Мартен - Владимир Черноземцев 2 стр.


Олег Павлов
ГОРОДУ
Стихотворение

Над водяной петлею Ая
Могучих гор сомкнулся круг,
Как будто жилка золотая
Течет в ладонях крепких рук.

Когда-то здесь, в долине горной,
На тонкой стали ставил знак
С бушующей и непокорной,
С лихой фамилией земляк.

И на любой его работе,
Всегда стремителен и юн,
Взмывал в чарующем полете
Крылатый маленький скакун.

…Дул ветер времени стоустый,
Но, как волшебный огонек,
На герб родного Златоуста
Взлетел бушуевский конек.

И мы, вослед подняв ладони,
Глядим, как дружным косяком
Взлетают в небо наши кони
И мчат за гордым вожаком.

Николай Назаренко
ПОЭМА В КАМНЕ
Заметка репортера

Все выше и выше поднимается на проспекте Гагарина новый девятиэтажный белокаменный дом. Златоустовцы любуются сверкающей белизной его стен.
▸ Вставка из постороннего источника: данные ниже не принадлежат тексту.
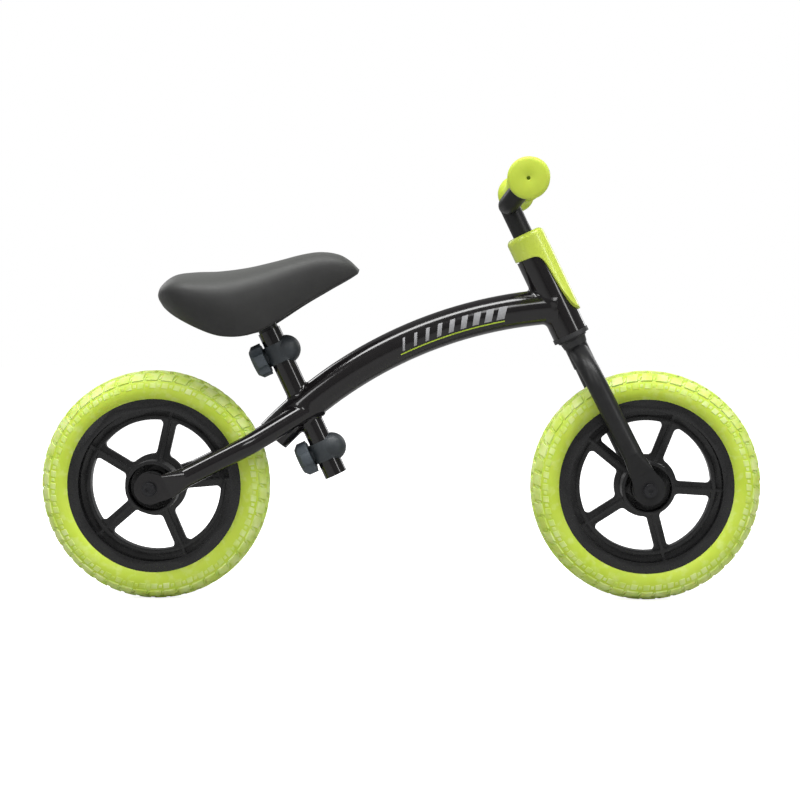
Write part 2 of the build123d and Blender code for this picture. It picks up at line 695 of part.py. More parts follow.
# ---- wheels and axles ----
bearing_outer = hub_width / 2
spacer_inner = bearing_outer + side_gap
for place, axle, spoke_angle in (
    ("front", front_axle, front_spoke_angle),
    ("rear", rear_axle, rear_spoke_angle),
):
    spin = Axis(axle, (0, 1, 0))
    flat = Plane(origin=axle, x_dir=(1, 0, 0), z_dir=(0, 0, 1))
    face = Plane(origin=axle, x_dir=(1, 0, 0), z_dir=(0, -1, 0))
    channel_floor = rim_radius - channel_depth
    channel_half = rim_width / 2 - channel_wall

    with BuildPart() as rim:
        with BuildSketch(flat):
            with BuildLine():
                Polyline(
                    (band_inner, -rim_width / 2),
                    (rim_radius, -rim_width / 2),
                    (rim_radius, -channel_half),
                    (channel_floor, -channel_half),
                    (channel_floor, channel_half),
                    (rim_radius, channel_half),
                    (rim_radius, rim_width / 2),
                    (band_inner, rim_width / 2),
                    close=True,
                )
            make_face()
            with Locations(((ring_inner + ring_outer) / 2, 0)):
                Rectangle(rim_ring, ring_width)
            with Locations(((ring_inner + band_inner) / 2, 0)):
                Rectangle(band_inner - ring_inner, web_width)
        revolve(axis=spin)
        with BuildSketch(face):
            Circle(ring_inner + rim_ring / 2)
        extrude(amount=web_width / 2, both=True)
        with BuildSketch(face):
            Circle(ring_inner)
            Circle(hub_disc_radius, mode=Mode.SUBTRACT)
            with PolarLocations(0, spoke_count, start_angle=spoke_angle):
                with Locations((ring_inner / 2, 0)):
                    Rectangle(ring_inner + 2 * rim_ring, spoke_width, mode=Mode.SUBTRACT)
            fillet(vertices(), window_corner)
        extrude(amount=rim_width, both=True, mode=Mode.SUBTRACT)
        with BuildSketch(face):
            with PolarLocations(0, spoke_count, start_angle=spoke_angle):
                with Locations(((hub_boss_radius + band_inner) / 2, 0)):
                    Rectangle(band_inner - hub_boss_radius + rim_ring, spoke_rib)
        extrude(amount=ring_width / 2, both=True)
        with BuildSketch(face):
            Circle(hub_boss_radius)
        extrude(amount=hub_boss_width / 2, both=True)
        for start in (-hub_width / 2, hub_floor_width / 2):
            cylinder_in(
                face, start, (hub_width - hub_floor_width) / 2, hub_boss_radius - hub_boss_wall,
                Mode.SUBTRACT,
            )
        cylinder_in(face, -hub_width / 2, hub_width, hub_core_radius)
        cylinder_in(face, -hub_width / 2, hub_width, hub_bore, Mode.SUBTRACT)
        for start in (-hub_width / 2, hub_width / 2 - bearing_width):
            cylinder_in(face, start, bearing_width, bearing_radius, Mode.SUBTRACT)
    save(rim.part, f"{place}_rim")

    with BuildPart() as tyre:
        half = tyre_width / 2
        bead = (rim_radius + bead_step, rim_width / 2 + bead_step)
        with BuildSketch(flat):
            with BuildLine():
                Line((channel_floor, -channel_half), (channel_floor, channel_half))
                Line((channel_floor, channel_half), (rim_radius, channel_half))
                Line((rim_radius, channel_half), bead)
                Spline(
                    bead,
                    (rim_radius + sidewall_rise, half),
                    (tyre_radius - shoulder_drop, half - shoulder_in),
                    (tyre_radius - tread_drop, half / 2),
                    (tyre_radius, 0),
                    tangents=((0.5, 0.5), (0, -1)),
                )
                mirror(about=Plane.XZ)
            make_face()
        revolve(axis=spin)
    save(tyre.part, f"{place}_tyre")

    with BuildPart() as bearings:
        for start in (-hub_width / 2, hub_width / 2 - bearing_width):
            tube_in(face, start, bearing_width, bearing_radius, axle_radius + bearing_fit)
    save(bearings.part, f"{place}_bearings")

    with BuildPart() as axle_rod:
        cylinder_in(face, -dropout_gap / 2, dropout_gap, axle_radius)
        for start in (-dropout_gap / 2, dropout_gap / 2 - axle_bolt_reach):
            cylinder_in(face, start, axle_bolt_reach, axle_bolt_radius, Mode.SUBTRACT)
    save(axle_rod.part, f"{place}_axle")

    with BuildPart() as spacers:
        for start in (-dropout_gap / 2, spacer_inner):
            tube_in(face, start, dropout_gap / 2 - spacer_inner, spacer_radius, axle_radius)
    save(spacers.part, f"{place}_spacers")

    with BuildPart() as washers:
        for start in (-bolt_face, washer_face):
            tube_in(face, start, washer_thick, washer_radius, axle_bolt_radius)
    save(washers.part, f"{place}_washers")

    with BuildPart() as bolts:
        bolt_end = dropout_gap / 2 - axle_bolt_reach + bolt_end_gap
        for direction in (-1, 1):
            outward = Plane(origin=axle, x_dir=(1, 0, 0), z_dir=(0, direction, 0))
            cylinder_in(outward, bolt_end, bolt_face - bolt_end, axle_bolt_radius)
            cylinder_in(outward, bolt_face, axle_bolt_head_height, axle_bolt_head)
            with BuildSketch(outward.offset(bolt_face + axle_bolt_head_height)) as socket:
                RegularPolygon(bolt_socket_radius, 6)
            extrude(socket.sketch, amount=-bolt_socket_depth, mode=Mode.SUBTRACT)
    save(bolts.part, f"{place}_axle_bolts")
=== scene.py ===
"""Child's balance bike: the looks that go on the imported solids.

Metres throughout, with X forward, Y left and Z up.
"""

import json
from collections import namedtuple
from math import cos, hypot, pi, radians, sin

import bmesh
import bpy
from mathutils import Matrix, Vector


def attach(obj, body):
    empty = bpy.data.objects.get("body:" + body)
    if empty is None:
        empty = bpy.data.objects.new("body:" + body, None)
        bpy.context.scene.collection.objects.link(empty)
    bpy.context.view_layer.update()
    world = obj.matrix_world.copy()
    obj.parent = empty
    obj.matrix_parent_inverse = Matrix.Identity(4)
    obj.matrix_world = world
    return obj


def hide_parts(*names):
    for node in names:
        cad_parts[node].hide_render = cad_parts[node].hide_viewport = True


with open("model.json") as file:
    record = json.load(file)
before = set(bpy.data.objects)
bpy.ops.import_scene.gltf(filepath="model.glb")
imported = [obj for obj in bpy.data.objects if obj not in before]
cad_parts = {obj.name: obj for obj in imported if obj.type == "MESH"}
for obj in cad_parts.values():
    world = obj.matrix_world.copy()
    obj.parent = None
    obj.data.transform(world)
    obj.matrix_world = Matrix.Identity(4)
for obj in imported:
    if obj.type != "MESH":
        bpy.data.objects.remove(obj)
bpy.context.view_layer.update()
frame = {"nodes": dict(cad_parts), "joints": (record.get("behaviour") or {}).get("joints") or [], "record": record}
joints = {joint["name"]: joint for joint in frame["joints"]}
mounts = {mount["name"]: mount for mount in frame["record"]["mounts"]}

# ---- sizes, in metres ----
MM = 0.001
TYRE_RADIUS = 127 * MM
MAIN_TUBE_RADIUS = 19.25 * MM
HEAD_TUBE_RADIUS = 19.5 * MM
SEAT_TUBE_RADIUS = 12.7 * MM
STAY_RADIUS = 11.1 * MM
SOCKET_DEPTH = 10 * MM  # lower socket's reference point above the seat tube's end
SEAT_CROSS_HEIGHT = 82.7 * MM  # main tube's centreline above the seat tube's end
HEAD_JOINT_HEIGHT = 38.1 * MM  # main tube's centreline above the head tube's end
MAIN_TUBE_RISE = radians(3.34)  # slope with which it leaves the head tube

STEER_BASE = Vector(joints["steering"]["pos_m"])
STEER_UP = Vector(joints["steering"]["axis"]).normalized()
SEAT_UP = Vector(joints["seat_height"]["axis"]).normalized()
SEAT_BASE = Vector(mounts["lower_post_socket"]["pos_m"]) - SEAT_UP * SOCKET_DEPTH
HUBS = {
    "front": Vector(joints["front_wheel_spin"]["pos_m"]),
    "rear": Vector(joints["rear_wheel_spin"]["pos_m"]),
}
LEFT = Vector((0, 1, 0))
SIDES = (("left", 1), ("right", -1))


def forward_of(up):
    """The direction square to a leaned tube, towards the front of the bike."""
    return LEFT.cross(up)


# ---- materials ----
MIX_FIRST, MIX_SECOND, MIX_RESULT = 6, 7, 2  # colour sockets of the Mix node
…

- Говорят, здесь будет Дворец бракосочетания, - перешептывается молодежь.

А в вышине слышится деловитый гомон строителей. Башенный кран могучей рукой торопливо разносит по рабочим местам материалы. Скромный плакат на стене сообщает, что кладку ведет бригада каменщиков управления "Жилстрой-1" треста "Златоустметаллургстрой" Тагира Фазлиахметова.

Мужчина в темном рабочем костюме и есть бригадир. О нем инженер сказал:

- Фазлиахметов не каменщик, он - скульптор. Поэму создает в камне. Да-да… поэму - в камне!

Много лет прошло с той поры, как Фазлиахметов положил свой первый кирпич. Всего же по самым скромным подсчетам уложено их около пятнадцати миллионов.

Высокий, стройный. Прокаленному до темноты ветрами и солнцем продолговатому лицу Фазлиахметова очень идут веселые черные глаза и поседевшие, словно припорошенные цементной пылью, виски.

- Эти девятиэтажные дома в третьем микрорайоне тоже наша бригада строила.

- А первый свой объект помните?

- Помню. Известковый цех метзавода. 1947 год. - Тагир Нуриахметович усмехнулся. - Девятнадцати лет не было, как в бригадиры поставили. Мои учителя - уважаемые в тресте каменщики: Алексей Высотский и Николай Мелешко. Помнить велели, что кирпич - тоже душевного отношения к себе требует.

Ходить по кабинетам Фазлиахметов не мастак. Не если уж заглянет к кому, с пустыми руками не уйдет, Вышибет не криком, а веским, убедительным словом Простоев не любит, как и все в его бригаде.

- Конечно, на стройке всегда можно найти работу, чтоб не сидеть сложа руки. Но хочется заниматься своим делом.

Во время перекура каменщики из соседних бригад приходят сюда переброситься словом, другим. Тут теплее для души. Тут и глазу есть чем поживиться.

Иван Ганибесов
ДЕЛОМ ЖИВ ЧЕЛОВЕК
Заметка репортера

На какое-то время Григорий Иванович Щербина освободился от дел. Скинул рабочий пиджак, каску, и мы прошли в диспетчерскую.

Тридцать лет подряд, из года в год этот человек у печи. О себе рассказывает скупо, охотнее - о товарищах по работе, о мастерах, о своих питомцах. А питомцев на заводе у него не счесть, многие уже мастера, инженеры, начальники смен.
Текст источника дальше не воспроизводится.